## To be done
Set down exactly the lines from the one with "Recreate this object" to the one with "HANG_POINTS = 20", both included, and no line outside that range.

## Records provided
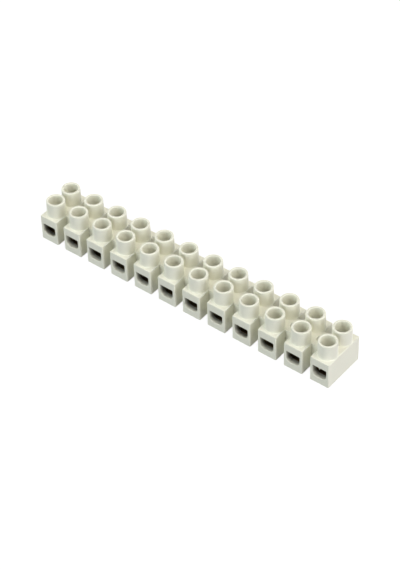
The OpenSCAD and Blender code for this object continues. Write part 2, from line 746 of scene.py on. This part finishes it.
class STRIP_OT_inserts(bpy.types.Operator):
    """Makes the brass insert of every pole"""

    bl_idname = "strip.inserts"
    bl_label = "Brass inserts"

    def execute(self, context):
        settings = context.scene.strip.insert
        brass = turned_brass(settings)
        for node in INSERTS:
            bm = welded_copy(node)
            round_edges(bm, creases(bm), settings.edge_radius, FINE_SEGMENTS)
            add_piece(bm, f"brass_{node}", [node], STRIP_BODY, brass)
        return {"FINISHED"}


def thin_shank(bm, axis, neck, core):
    """Takes a screw's shank down to the core of its thread."""
    for vert in bm.verts:
        across = (vert.co - axis).to_2d()
        if vert.co.z < neck + NEAR and core < across.length < SHANK + NEAR:
            across = across.normalized() * core
            vert.co.xy = axis.xy + across


def add_thread(bm, axis, neck, settings):
    """A helical thread of pointed section, from a screw's tip to its head."""
    pitch, steps = settings.thread_pitch, settings.thread_steps
    core = SHANK - settings.thread_depth
    half = THREAD_HALF * pitch
    turns = math.floor(steps * (neck - axis.z - 2 * half) / pitch) / steps
    section = ((core - BURIED, -half), (SHANK, 0.0), (core - BURIED, half))
    coil = bmesh.new()
    start = axis + Vector((0.0, 0.0, half))
    verts = [coil.verts.new(start + Vector((out, 0.0, up))) for out, up in section]
    end = coil.faces.new(verts)
    bmesh.ops.spin(
        coil,
        geom=[*verts, *end.edges, end],
        cent=start,
        axis=(0.0, 0.0, 1.0),
        dvec=(0.0, 0.0, pitch / steps),
        angle=FULL_TURN * turns,
        steps=round(turns * steps),
    )
    add_shell(bm, coil)


class STRIP_OT_screws(bpy.types.Operator):
    """Makes the clamping screws, each with a helical thread"""

    bl_idname = "strip.screws"
    bl_label = "Clamping screws"

    def execute(self, context):
        settings = context.scene.strip.screw
        steel = plated_steel(settings)
        for node in SCREWS:
            bm = welded_copy(node)
            tip, top = (corner.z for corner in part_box(node))
            neck = top - HEAD_H
            axis = axis_of(node, tip)
            round_edges(
                bm,
                creases(bm, lambda place: place.z > neck - NEAR),
                settings.edge_radius,
                FINE_SEGMENTS,
            )
            thin_shank(bm, axis, neck, SHANK - settings.thread_depth)
            add_thread(bm, axis, neck, settings)
            add_piece(bm, f"slotted_{node}", [node], node, steel)
        return {"FINISHED"}


# ---------------------------------------------------------------- stage


# each lamp's azimuth and elevation in degrees, and its tint
LAMPS = (
    ("right_low", 90, 8, (0.9, 0.92, 1.0)),
    ("right_high", 90, 48, (1.0, 0.97, 0.9)),
    ("top", 0, 88, (1.0, 0.98, 0.94)),
    ("front", -20, 22, (0.91, 0.98, 1.0)),
    ("left", -90, 24, (0.98, 1.0, 0.97)),
    ("rear", 180, 12, (0.97, 1.0, 0.97)),
)


def seen_directly(tree):
    """A socket that is 1 for camera, reflected and refracted rays, and otherwise 0."""
    path = tree.nodes.new("ShaderNodeLightPath")
    found = path.outputs["Is Camera Ray"]
    for name in ("Is Glossy Ray", "Is Transmission Ray"):
        found = math_node(tree, "MAXIMUM", found, path.outputs[name])
    return found


def floor_material(settings):
    """A matt floor that looks white and keeps the strip's shadow."""
    material, shader = new_material("Floor")
    tree = material.node_tree
    shader.inputs["Base Color"].default_value = (*settings.floor, 1.0)
    shader.inputs["Roughness"].default_value = 0.9
    shader.inputs["Specular IOR Level"].default_value = 0.0
    shader.inputs["Emission Color"].default_value = WHITE
    glow = math_node(tree, "MULTIPLY", seen_directly(tree), settings.backdrop)
    tree.links.new(glow, shader.inputs["Emission Strength"])
    return material


def add_floor(settings):
    """A round floor just under the strip."""
    bm = bmesh.new()
    bmesh.ops.create_circle(
        bm,
        cap_ends=True,
        radius=settings.floor_radius,
        segments=FLOOR_STEPS,
        matrix=Matrix.Translation((0.0, 0.0, -FLOOR_GAP)),
    )
    mesh = bpy.data.meshes.new("floor")
    bm.to_mesh(mesh)
    bm.free()
    mesh.materials.append(floor_material(settings))
    floor = bpy.data.objects.new("floor", mesh)
    bpy.context.scene.collection.objects.link(floor)


def set_world(settings):
    """A weak even light, which the camera and reflections see as white."""
    world = bpy.data.worlds.new("Studio")
    world.use_nodes = True
    nodes, links = world.node_tree.nodes, world.node_tree.links
    sky = nodes["Background"]
    sky.inputs["Color"].default_value = WHITE
    sky.inputs["Strength"].default_value = settings.sky
    white = nodes.new("ShaderNodeBackground")
    white.inputs["Color"].default_value = WHITE
    white.inputs["Strength"].default_value = 1.0
    mix = nodes.new("ShaderNodeMixShader")
    links.new(seen_directly(world.node_tree), mix.inputs["Fac"])
    links.new(sky.outputs["Background"], mix.inputs[1])
    links.new(white.outputs["Background"], mix.inputs[2])
    links.new(mix.outputs["Shader"], nodes["World Output"].inputs["Surface"])
    bpy.context.scene.world = world


def towards(azimuth, elevation):
    """The direction at an elevation and an azimuth, from the front to the right end."""
    level = math.cos(elevation)
    return Vector(
        (
            math.sin(azimuth) * level,
            -math.cos(azimuth) * level,
            math.sin(elevation),
        )
    )


def add_lamp(settings, name, azimuth, elevation, tint):
    """A distant soft lamp, with the strength that the settings hold under its name."""
    data = bpy.data.lights.new(name, "SUN")
    data.angle = settings.softness
    data.energy = getattr(settings, name)
    data.color = tint
    lamp = bpy.data.objects.new(name, data)
    back = towards(math.radians(azimuth), math.radians(elevation))
    lamp.location = back
    lamp.rotation_mode = "QUATERNION"
    lamp.rotation_quaternion = back.to_track_quat("Z", "Y")
    bpy.context.scene.collection.objects.link(lamp)


def add_camera(settings):
    """The camera, on a ray from the point that it looks at."""
    a, e, r = settings.azimuth, settings.elevation, settings.roll
    back = towards(a, e)
    right = Vector((math.cos(a), math.sin(a), 0.0))
    up = back.cross(right)
    turned_right = math.cos(r) * right + math.sin(r) * up
    turned_up = math.cos(r) * up - math.sin(r) * right
    data = bpy.data.cameras.new("camera")
    data.lens = settings.lens
    data.sensor_width = SENSOR
    data.shift_x = settings.shift_x
    data.shift_y = settings.shift_y
    data.clip_start = NEAREST
    data.clip_end = FARTHEST
    camera = bpy.data.objects.new("camera", data)
    turn = Matrix((turned_right, turned_up, back)).transposed().to_4x4()
    camera.matrix_world = Matrix.Translation(AIM + back * settings.distance) @ turn
    bpy.context.scene.collection.objects.link(camera)
    bpy.context.scene.camera = camera


class STRIP_OT_stage(bpy.types.Operator):
    """Makes the floor, the light and the camera"""

    bl_idname = "strip.stage"
    bl_label = "Stage"

    def execute(self, context):
        settings = context.scene.strip.stage
        add_floor(settings)
        set_world(settings)
        for lamp in LAMPS:
            add_lamp(settings, *lamp)
        add_camera(settings)
        context.scene.view_settings.view_transform = "Standard"
        return {"FINISHED"}


class STRIP_PT_sidebar(bpy.types.Panel):
    """Lists the steps that build the strip"""

    bl_idname = "STRIP_PT_sidebar"
    bl_label = "Terminal Strip"
    bl_space_type = "VIEW_3D"
    bl_region_type = "UI"
    bl_category = "Terminal Strip"

    def draw(self, context):
        settings = context.scene.strip
        for operator, group in (
            (STRIP_OT_housing, settings.housing),
            (STRIP_OT_inserts, settings.insert),
            (STRIP_OT_screws, settings.screw),
            (STRIP_OT_stage, settings.stage),
        ):
            box = self.layout.box()
            for name in group.bl_rna.properties.keys():
                if name not in {"rna_type", "name"}:
                    box.prop(group, name)
            box.operator(operator.bl_idname)


CLASSES = (
    HousingSettings,
    InsertSettings,
    ScrewSettings,
    StageSettings,
    StripSettings,
    STRIP_OT_housing,
    STRIP_OT_inserts,
    STRIP_OT_screws,
    STRIP_OT_stage,
    STRIP_PT_sidebar,
)


def register():
    """Adds the settings, the operators and the panel."""
    for cls in CLASSES:
        bpy.utils.register_class(cls)
    bpy.types.Scene.strip = PointerProperty(type=StripSettings)


def unregister():
    """Takes them away again."""
    del bpy.types.Scene.strip
    for cls in reversed(CLASSES):
        bpy.utils.unregister_class(cls)


def main():
    """Builds every piece and the stage."""
    register()
    bpy.ops.strip.housing()
    bpy.ops.strip.inserts()
    bpy.ops.strip.screws()
    bpy.ops.strip.stage()


if __name__ == "__main__":
    main()
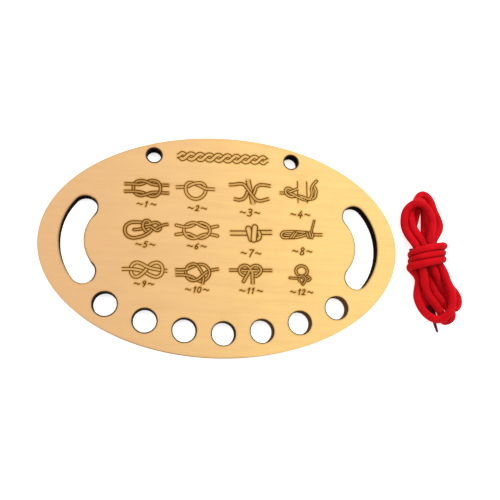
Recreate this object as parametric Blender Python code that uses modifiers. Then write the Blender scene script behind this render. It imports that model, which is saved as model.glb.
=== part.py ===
"""Knot tying board: an oval plywood plate with practice holes, two hand slots and a hanked cord.

The plate lies flat, its engraved face up. X runs along the oval, Y towards its upper edge, and the
origin is the middle of the back face. The cord lies beside the plate at +X, on the same surface.
"""
import math
from collections import namedtuple

import bmesh
import bpy
import numpy as np
from mathutils import Matrix, Vector

# Plate, in metres: an oval cut from seven-ply birch sheet
BOARD_LENGTH = 0.300
BOARD_WIDTH = 0.1875
PLY_COUNT = 7
PLY_THICKNESS = 0.00103
GLUE_LINE = 0.0003
OUTLINE_POINTS = 96

# Row of large practice holes along the lower edge, on a shallow arc
HOLE_RADIUS = 0.0095
HOLE_PITCH = 0.0318
HOLE_ROW_RADIUS = 0.2125
HOLE_EDGE = 0.0102
HOLE_WEB = 0.0045
HOLE_POINTS = 24

# Two small hanging holes beside the title, near the upper edge
HANG_RADIUS = 0.006
HANG_SPREAD = 0.0589
HANG_EDGE = 0.0047
HANG_POINTS = 20

# Two curved hand slots, one at each end
SLOT_RADIUS = 0.0412
SLOT_WIDTH = 0.0195
SLOT_HALF_ANGLE = 40.6
SLOT_RIM = 0.01665
SLOT_LIFT = 0.0014
SLOT_ARC_POINTS = 12
SLOT_END_POINTS = 8

# Cord: one length of round braid with a fused tip at each end
CORD_DIAMETER = 0.0065
STRAND_GAP = 0.0006
TIP_LENGTH = 0.0125
TIP_ROOT_RADIUS = 0.0030
TIP_NECK_RADIUS = 0.0016
TIP_NECK_AT = 0.0040
TIP_POINT_RADIUS = 0.0008
TIP_STEPS = 16
SEAT_GAP = 0.0003

# Hank: where it lies, how it is wound, and the points that each loop gets
HANK_GAP = 0.028
HANK_DROP = 0.0045
HANK_TURN = 7.0
WAIST_HALF = 0.010
WAIST_CENTRE = -0.0008
WRAP_TURNS = 2.64
WRAP_MIDDLE = 1.25
WRAP_HALF_WIDTH = 0.0122
WRAP_RISE = 0.0071
WRAP_SHIFT = 0.42
WRAP_LEAN = 0.09
WRAP_SQUARENESS = 2.7
WRAP_CENTRE_ACROSS = -0.0018
WRAP_CENTRE_ALONG = -0.0022
WRAP_STATIONS = 24
POINTS_PER_LOOP = 24

# Settling: strands are pushed apart until each clears the next
SETTLE_STEP = 0.0025
SETTLE_ROUNDS = 420
CHORD_ROUNDS = 240
CHORD_PROBES = 5
EASING_SHARE = 0.6
EASING_PULL = 0.01
SETTLE_SINK = 0.00005
PAIR_MARGIN = 0.002
PAIR_REFRESH = 6
NEIGHBOUR_DIAMETERS = 2.4

# One bight of the hank: its shoulder and crown along the hank, its sides across it, how far each
# leg bellies out, and the layer of its left side, crown and right side
Bight = namedtuple("Bight", "shoulder crown left right belly_left belly_right layers")
UPPER_BIGHTS = (
    Bight(0.042, 0.0575, 0.0005, 0.0190, 0.0, 0.005, (0, 0, 0)),
    Bight(0.037, 0.0483, -0.0095, 0.0076, 0.001, -0.001, (1, 1, 0)),
    Bight(0.030, 0.0470, -0.0165, 0.0135, 0.0, 0.0, (1.3, 2, 1)),
)
LOWER_BIGHTS = (
    Bight(-0.038, -0.0490, 0.0082, 0.0235, 0.0, 0.0, (0, 0, 0)),
    Bight(-0.050, -0.0575, 0.0040, 0.0165, 0.0005, 0.0, (0, 0, 0.6)),
    Bight(-0.035, -0.0555, -0.0130, 0.0157, 0.0, 0.0, (1, 1, 1.6)),
)

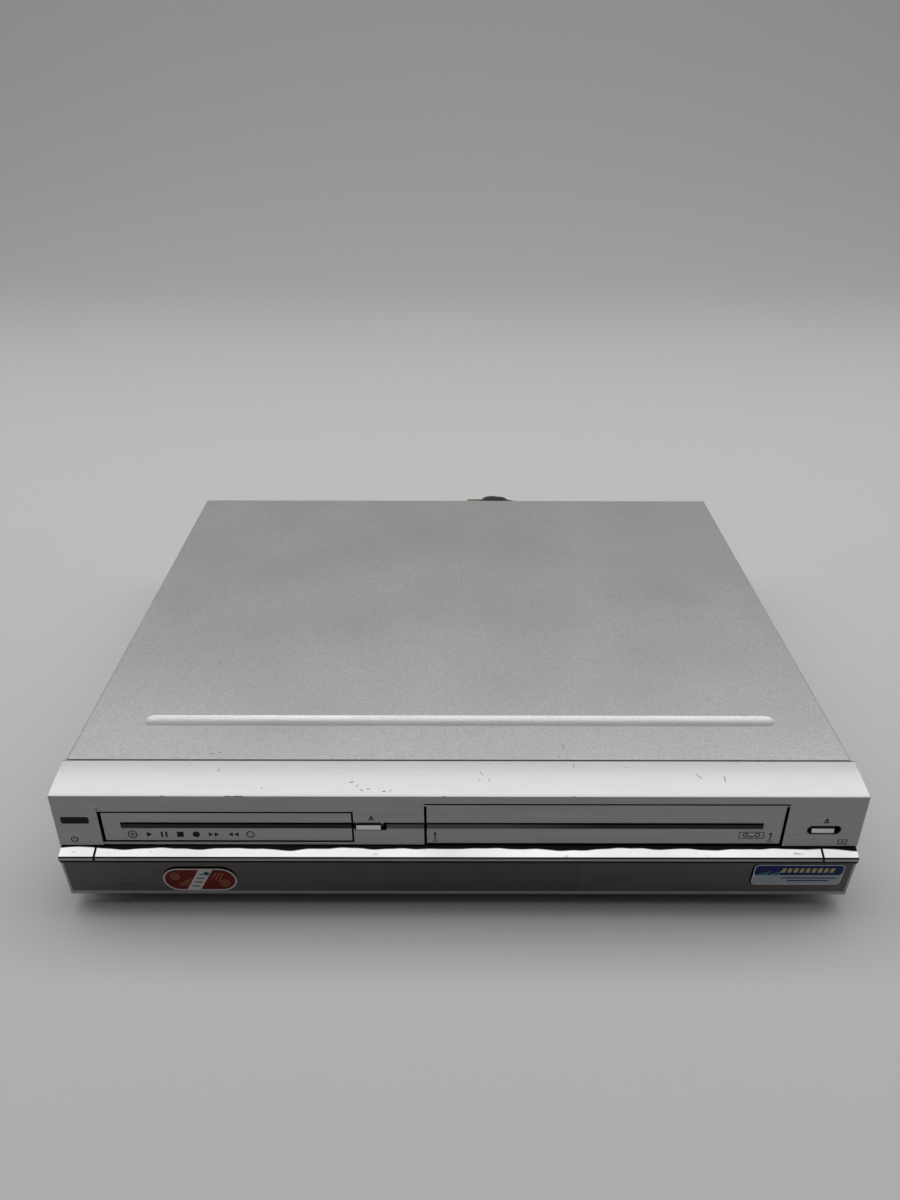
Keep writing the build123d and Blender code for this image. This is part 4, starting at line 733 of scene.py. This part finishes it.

## Correct output
Recreate this object as parametric Blender Python code that uses modifiers. Then write the Blender scene script behind this render. It imports that model, which is saved as model.glb.
=== part.py ===
"""Knot tying board: an oval plywood plate with practice holes, two hand slots and a hanked cord.

The plate lies flat, its engraved face up. X runs along the oval, Y towards its upper edge, and the
origin is the middle of the back face. The cord lies beside the plate at +X, on the same surface.
"""
import math
from collections import namedtuple

import bmesh
import bpy
import numpy as np
from mathutils import Matrix, Vector

# Plate, in metres: an oval cut from seven-ply birch sheet
BOARD_LENGTH = 0.300
BOARD_WIDTH = 0.1875
PLY_COUNT = 7
PLY_THICKNESS = 0.00103
GLUE_LINE = 0.0003
OUTLINE_POINTS = 96

# Row of large practice holes along the lower edge, on a shallow arc
HOLE_RADIUS = 0.0095
HOLE_PITCH = 0.0318
HOLE_ROW_RADIUS = 0.2125
HOLE_EDGE = 0.0102
HOLE_WEB = 0.0045
HOLE_POINTS = 24

# Two small hanging holes beside the title, near the upper edge
HANG_RADIUS = 0.006
HANG_SPREAD = 0.0589
HANG_EDGE = 0.0047
HANG_POINTS = 20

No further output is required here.